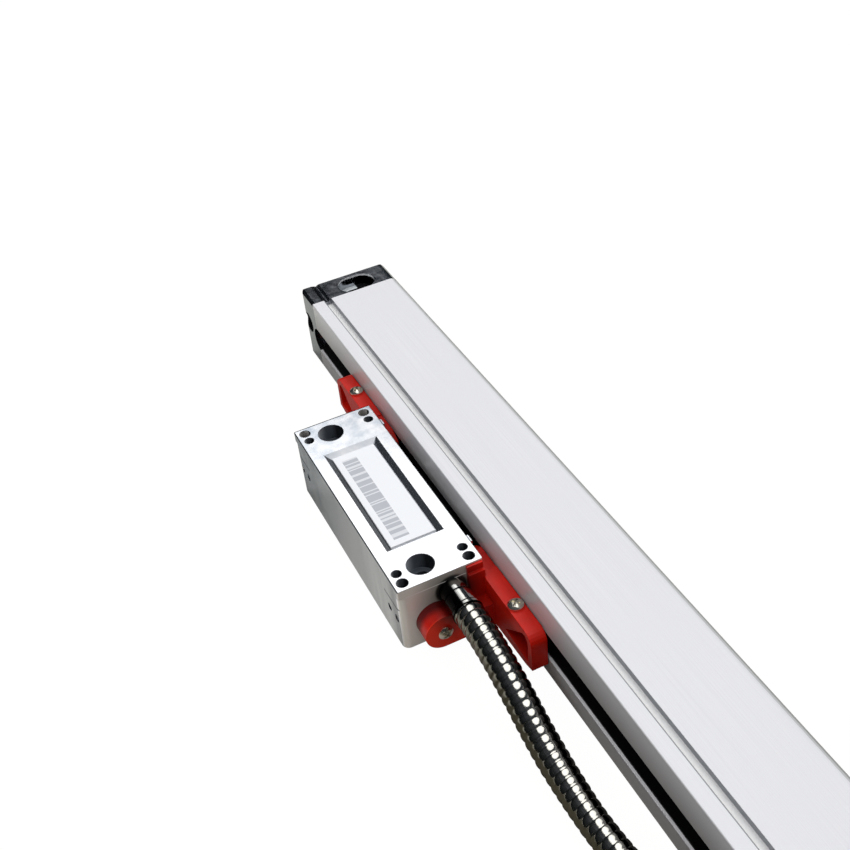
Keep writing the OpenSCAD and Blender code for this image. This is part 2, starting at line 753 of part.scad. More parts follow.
module bracket() {
    x0 = head_l / 2;
    difference() {
        union() {
            along_y(-bracket_gap - bracket_t, bracket_t) bracket_profile();
            // tongue in the gap between the head and the housing
            along_y(-bracket_gap - tongue_t, tongue_t)
                polygon([[tongue_from, 8], [x0 + 1, 6], [x0 + 1, bracket_h - 0.4],
                    [tongue_from + 4, bracket_h - 0.4], [tongue_from, bracket_h - 3]]);
            // plate on the end of the head, which leaves the cable's exit free
            along_x(x0, bracket_plate) {
                polygon([[boss_y, boss_foot], [-bracket_gap - bracket_t + 0.5, boss_foot],
                    [-bracket_gap - bracket_t + 0.5, exit_z - 6], [boss_y, exit_z - 6]]);
                translate([boss_y, boss_z]) circle(r = boss_r);
            }
            for (part = [[plate_web, web_h], [tab_t, tab_h]])
                along_x(x0, part.x) translate([exit_y + 5.4, exit_z - 7])
                    square([-bracket_gap - bracket_t + 0.5 - exit_y - 5.4, part.y - exit_z + 7]);
        }
        rod_x(x0 - e, bracket_plate + 2 * e, bracket_screw_d + fit, boss_y, boss_z);
        rod_z(bracket_h - upright_screw_l - 0.2, upright_screw_l + 0.4, bracket_screw_d + fit,
            upright_at, -bracket_gap - bracket_t / 2);
        // cuts that set the boss off from the cable's notch
        along_x(x0 - e, bracket_plate + 2 * e)
            translate([boss_y + 3.4, boss_z + 5]) square([2.6, 6]);
    }
}

// Pan head with a cross recess, on a shank that goes down
module pan_screw(len) {
    difference() {
        union() {
            intersection() {
                cylinder(d = bracket_head_d, h = bracket_head_h);
                translate([0, 0, bracket_head_h - 3.6]) sphere(r = 3.6);
            }
            translate([0, 0, -len]) cylinder(d = bracket_screw_d, h = len + 0.1);
        }
        for (a = [45, 135]) rotate([0, 0, a]) translate([0, 0, bracket_head_h])
            cube([recess.x, recess.y, 2 * recess.z], center = true);
    }
}

module bracket_screws() {
    translate([upright_at, -bracket_gap - bracket_t / 2, bracket_h]) pan_screw(upright_screw_l);
    translate([head_l / 2 + bracket_plate, boss_y, boss_z]) rotate([0, 90, 0])
        pan_screw(bracket_plate + 3.4);
}

module bracket_near() { color("#c8281a") in_head() bracket(); }
module bracket_far() { color("#c8281a") in_head() mirror([1, 0, 0]) bracket(); }
module bracket_screws_near() { color("#d8d4c4") in_head() bracket_screws(); }
module bracket_screws_far() { color("#d8d4c4") in_head() mirror([1, 0, 0]) bracket_screws(); }

// ---- Cable ----

// Ferrule turned from steel: spigot, two lands and the collar that grips the conduit
module ferrule() {
    r = cable_d / 2;
    color("#c4c6c8") in_head() translate([head_l / 2, exit_y, exit_z]) rotate([0, 90, 0])
        rotate_extrude() polygon([[passage_d / 2, -spigot_l], [spigot_d / 2, -spigot_l],
            [spigot_d / 2, 0], [r - 0.2, 0], [r - 0.2, 4.2], [r - 0.6, 4.4], [r - 0.6, 4.9],
            [r + 0.1, 5.1], [r + 0.1, 9.7], [r - 0.3, 9.9], [r - 0.3, 10.2], [r + 0.5, 10.4],
            [r + 0.5, ferrule_l], [passage_d / 2, ferrule_l]]);
}

function unit(v) = v / norm(v);
function heading(p, i) = unit(p[min(i + 1, len(p) - 1)] - p[max(i - 1, 0)]);

// Tube of diameter d along the points p
module tube(p, d, n = 10) {
    last = len(p) - 1;
    rings = [for (i = [0:last]) let (t = heading(p, i), side = unit(cross([0, 0, 1], t)),
        up = cross(t, side)) for (k = [0:n - 1])
            p[i] + d / 2 * (cos(360 * k / n) * side + sin(360 * k / n) * up)];
    polyhedron(rings, concat([[for (k = [0:n - 1]) k]],
        [for (i = [0:last - 1], k = [0:n - 1])
            [i * n + k, (i + 1) * n + k, (i + 1) * n + (k + 1) % n, i * n + (k + 1) % n]],
        [[for (k = [n - 1:-1:0]) last * n + k]]));
}

module cable_lead() { color("#8c9094") in_head() tube(lead_route, cable_d); }
module cable_tail() { color("#8c9094") in_head() tube(tail_route, cable_d); }

module cable_coil() {
    half = coil_turns.x * cable_d / 2;
    color("#8c9094") in_head() translate([coil_x, coil_y, 0]) rotate_extrude()
        round_rect([coil_r - half, 0], [coil_r + half, coil_turns.y * cable_d], cable_d / 2);
}

// ---- Plug ----

module plug_hood() {
    ear = plug_span / 2;
    color("#9a9ca0") in_plug() difference() {
        intersection() {
            along_z(-hood_t / 2, hood_t) polygon([[0, -neck_w / 2], [shoulder - 2, -neck_w / 2],
                [shoulder, -neck_w / 2 - 1.4], [shoulder, -hood_w / 2 + 1], [shoulder + 1, -hood_w / 2],
                [hood_l, -hood_w / 2], [hood_l, hood_w / 2], [shoulder + 1, hood_w / 2],
                [shoulder, hood_w / 2 - 1], [shoulder, neck_w / 2 + 1.4], [shoulder - 2, neck_w / 2],
                [0, neck_w / 2]]);
            along_y(-hood_w / 2, hood_w) polygon([[0, -hood_t / 2 + 1], [1, -hood_t / 2],
                [hood_l, -hood_t / 2], [hood_l, hood_t / 2], [1, hood_t / 2], [0, hood_t / 2 - 1]]);
            along_x(0, hood_l) round_rect([-hood_w / 2, -hood_t / 2], [hood_w / 2, hood_t / 2], 2);
        }
        // room for the connector and its wires
        translate([shoulder + 2, -9.6, -5.6]) cube([hood_l, 19.2, 11.2]);
        rod_x(-e, shoulder + 4, passage_d, 0, 0);
        for (s = [-1, 1]) rod_x(-e, hood_l + 2 * e, thumb_d + 0.1, s * ear, 0);
    }
}

module plug_sleeve() {
    color("#b4b6b8") in_plug() rotate([0, 90, 0]) rotate_extrude()
        polygon([[passage_d / 2, -sleeve_l], [cable_d / 2 + 0.7, -sleeve_l],
            [cable_d / 2 + 0.7, -sleeve_l + 1.5], [cable_d / 2 + 0.2, -sleeve_l + 1.9],
            [cable_d / 2 + 0.2, -1.2], [cable_d / 2 + 1, -0.9], [cable_d / 2 + 1, 0],
            [passage_d / 2, 0]]);
}

// D outline with rounded corners, smaller by inset
module d_outline(inset) {
    h = d_half - inset;
    a = d_wide - inset;
    b = d_narrow - inset;
    r = 1.8 - inset;
    polygon(concat(arc([a - r, h - r], r, 0, 90, 4), arc([-a + r, h - r], r, 90, 180, 4),
        arc([-b + r, -h + r], r, 190, 270, 4), arc([b - r, -h + r], r, 270, 350, 4)));
}

module plug_shell() {
    color("#c8cacc") in_plug() difference() {
        union() {
            along_x(hood_l, flange_t) round_rect([-15.4, -6.2], [15.4, 6.2], 1.5);
            along_x(hood_l, flange_t + shell_l) d_outline(0);
        }
        along_x(hood_l - e, flange_t + shell_l + 2 * e) d_outline(d_wall);
        for (s = [-1, 1]) rod_x(hood_l - e, flange_t + 2 * e, thumb_d + 0.1, s * plug_span / 2, 0);
    }
}

// Places of the nine contacts, as [y, z]
contacts = concat([for (i = [-2:2]) [i * pin_pitch, pin_rows / 2]],
    [for (i = [-1.5:1:1.5]) [i * pin_pitch, -pin_rows / 2]]);

module plug_insert() {
    color("#1c1c1e") in_plug() difference() {
        union() {
            along_x(hood_l - 8, 8) round_rect([-9.4, -5.4], [9.4, 5.4], 1);
            along_x(hood_l - 1, flange_t + 1.4) d_outline(d_wall + 0.05);
        }
        for (c = contacts) rod_x(hood_l - 9, 12, 1.04, c.x, c.y);
    }
}

module plug_pins() {
    color("#c9a24a") in_plug() for (c = contacts) {
        rod_x(hood_l - 11, 11 + flange_t + shell_l - 1.5, 1, c.x, c.y);
        translate([hood_l + flange_t + shell_l - 1.5, c.x, c.y]) sphere(d = 1);
    }
}

// Long screw with a grooved knob
module thumbscrew(s) {
    color("#a8aaae") in_plug() translate([0, s * plug_span / 2, 0]) difference() {
        union() {
            rod_x(shoulder - 0.4 - knob_l, knob_l, knob_d, 0, 0);
            rod_x(shoulder - 0.5, hood_l - shoulder + flange_t + 6, thumb_d, 0, 0);
        }
        for (a = [0:30:330]) rotate([a, 0, 0])
            translate([shoulder - 0.4 - knob_l - e, -0.3, knob_d / 2 - 0.35])
                cube([knob_l - 1, 0.6, 1]);
        translate([shoulder - 0.4 - knob_l - e, -0.5, -knob_d]) cube([1.2 + e, 1, 2 * knob_d]);
    }
}

module thumbscrew_a() { thumbscrew(-1); }
module thumbscrew_b() { thumbscrew(1); }

extrusion();
end_cap_far();
end_cap_near();
gasket_far();
gasket_near();
cap_screws_far();
cap_screws_near();
lip_lower();
lip_upper();
glass_scale();
glass_strip();
head_casting();
label_plate();
head_cover();
head_screws();
grub_screws();
circuit_board();
coupling_blade();
coupling_spring();
carriage();
roller_axles();
led_board();
detector_board();
index_grating();
roller_face_a();
roller_face_b();
roller_face_c();
roller_edge_a();
roller_edge_b();
bracket_far();
bracket_near();
bracket_screws_far();
bracket_screws_near();
ferrule();
cable_lead();
cable_coil();
cable_tail();
plug_hood();
plug_sleeve();
plug_shell();
plug_insert();
plug_pins();
thumbscrew_a();
thumbscrew_b();
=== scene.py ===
# %% [markdown]
# # An enclosed linear glass scale
# The real one is an anodised aluminium channel with a glass rule inside. A reading head
# slides along it, and an armoured cable takes the signal away. The solids come from the
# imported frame. This script adds the camera, the light, the finishes and the ribbed steel
# hose of the cable, whose shape is easier to make here.

# %% Load the frame
import json
from math import cos, pi, radians, sin

import bmesh
import bpy
from mathutils import Matrix, Vector


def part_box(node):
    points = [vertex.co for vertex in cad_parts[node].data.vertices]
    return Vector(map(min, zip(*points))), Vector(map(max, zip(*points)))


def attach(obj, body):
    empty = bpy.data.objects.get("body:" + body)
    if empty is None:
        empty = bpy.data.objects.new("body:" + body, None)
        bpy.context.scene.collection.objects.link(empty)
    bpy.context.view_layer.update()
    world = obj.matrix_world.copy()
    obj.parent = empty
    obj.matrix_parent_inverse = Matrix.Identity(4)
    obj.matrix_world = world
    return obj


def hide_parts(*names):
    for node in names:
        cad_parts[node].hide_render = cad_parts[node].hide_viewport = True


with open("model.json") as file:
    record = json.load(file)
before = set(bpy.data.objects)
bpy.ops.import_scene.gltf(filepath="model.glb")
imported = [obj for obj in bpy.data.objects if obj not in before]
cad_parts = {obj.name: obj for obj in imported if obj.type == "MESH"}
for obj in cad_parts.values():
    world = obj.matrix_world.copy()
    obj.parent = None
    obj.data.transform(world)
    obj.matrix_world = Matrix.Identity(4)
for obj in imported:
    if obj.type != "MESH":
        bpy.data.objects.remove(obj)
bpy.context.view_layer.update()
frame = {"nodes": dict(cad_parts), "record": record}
MM = 0.001
scene = bpy.context.scene

# %% [markdown]
# ## Camera
# The scale is seen from above its near end, with a lens of about 50 mm. A camera can be
# turned by three angles, but a place, a point to look at and a roll are easier to read,
# so the angles are worked out from those. The same function aims the lamps later.

# %% Camera
def aimed(place, target, roll=0.0):
    """The matrix of something at place that looks at target, rolled about its own axis."""
    turn = (target - place).to_track_quat("-Z", "Y").to_matrix().to_4x4()
    return Matrix.Translation(place) @ turn @ Matrix.Rotation(roll, 4, "Z")


camera_place = Vector((0.2404, -0.1266, 0.2849))
camera_target = Vector((-0.0858, 0.0009, 0.0))
camera_data = bpy.data.cameras.new("camera")
camera_data.lens = 49.88
camera_data.clip_start, camera_data.clip_end = 0.01, 20
camera = bpy.data.objects.new("camera", camera_data)
camera.matrix_world = aimed(camera_place, camera_target, radians(-6.73))
scene.collection.objects.link(camera)
scene.camera = camera
print("camera is", round((camera_target - camera_place).length, 3), "m from its target")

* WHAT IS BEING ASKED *
Give the lines exactly as they stand, from the line with "imported = [obj" through the end of the material.

* EXERCISE ANSWER *
imported = [obj for obj in bpy.data.objects if obj not in before]
cad_parts = {obj.name: obj for obj in imported if obj.type == "MESH"}
for obj in cad_parts.values():
    world = obj.matrix_world.copy()
    obj.parent = None
    obj.data.transform(world)
    obj.matrix_world = Matrix.Identity(4)
for obj in imported:
    if obj.type != "MESH":
        bpy.data.objects.remove(obj)
bpy.context.view_layer.update()
frame = {"nodes": dict(cad_parts), "record": record}
MM = 0.001
scene = bpy.context.scene

# %% [markdown]
# ## Camera
# The scale is seen from above its near end, with a lens of about 50 mm. A camera can be
# turned by three angles, but a place, a point to look at and a roll are easier to read,
# so the angles are worked out from those. The same function aims the lamps later.

# %% Camera
def aimed(place, target, roll=0.0):
    """The matrix of something at place that looks at target, rolled about its own axis."""
    turn = (target - place).to_track_quat("-Z", "Y").to_matrix().to_4x4()
    return Matrix.Translation(place) @ turn @ Matrix.Rotation(roll, 4, "Z")


camera_place = Vector((0.2404, -0.1266, 0.2849))
camera_target = Vector((-0.0858, 0.0009, 0.0))
camera_data = bpy.data.cameras.new("camera")
camera_data.lens = 49.88
camera_data.clip_start, camera_data.clip_end = 0.01, 20
camera = bpy.data.objects.new("camera", camera_data)
camera.matrix_world = aimed(camera_place, camera_target, radians(-6.73))
scene.collection.objects.link(camera)
scene.camera = camera
print("camera is", round((camera_target - camera_place).length, 3), "m from its target")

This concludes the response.